Clifton vs. Oak burr













Assuming your plane iron is sharp, the first port of call when you experience tearout is to slow down – right down. Nothing else changes, your stance, distribution of pressure on the plane, angle of the plane to the work, all remain exactly the same, you just take your good old time - perhaps ten seconds or so per foot of timber planed.

Observe the shaving as it emerges from the mouth, the shaving contains a wealth of information about what just happened at the cutting edge. Holes with flowing shapes and very thin frail edges indicate low spots, changes in the texture of the shaving indicate patches of reversing grain that the plane is coping with already and jagged holes with thick edges indicate areas that it is not coping with.

Quite often the simple act of slowing down is enough to either make the problem disappear completely or reduce it to a couple of thumbprint sized patches that can be cleaned up afterwards with a thin cabinet scraper.

The next simple step is closing up the mouth to a slit and backing off the depth of cut so that the plane is only just cutting, a really light wispy shaving invariably produces a finer surface finish than a thicker one.

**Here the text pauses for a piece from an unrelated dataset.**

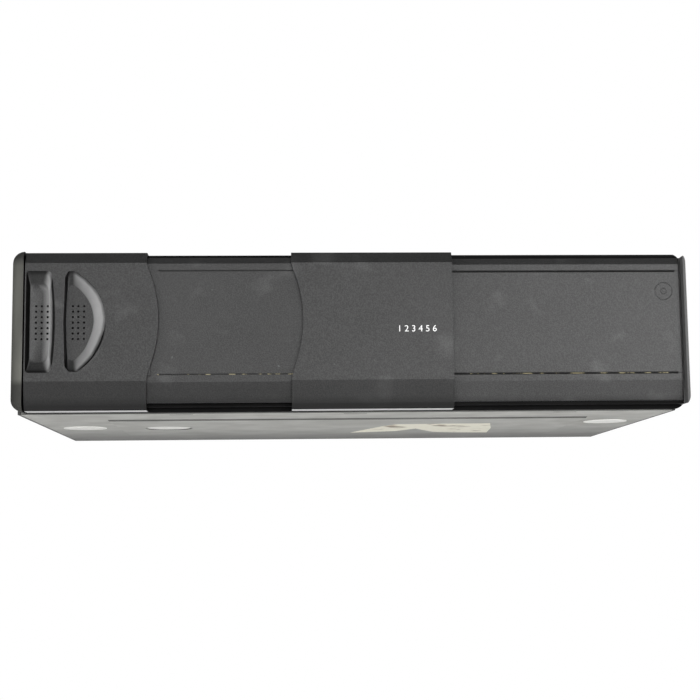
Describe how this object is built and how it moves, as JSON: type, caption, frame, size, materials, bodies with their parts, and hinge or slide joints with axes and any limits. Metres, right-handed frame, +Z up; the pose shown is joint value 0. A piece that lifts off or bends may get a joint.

Honing your cutting iron is the next step, as the first few passes with a freshly honed iron are much less prone to tearout. The final finishing passes on a piece of timber should always be taken with a freshly honed cutting iron, regardless of whether you only honed it five minutes ago or not.

Only when you have worked your way through the 'low hanging fruit' that requires no additional kit and the bare minimum of extra time should you start thinking about steeper pitches or scraping.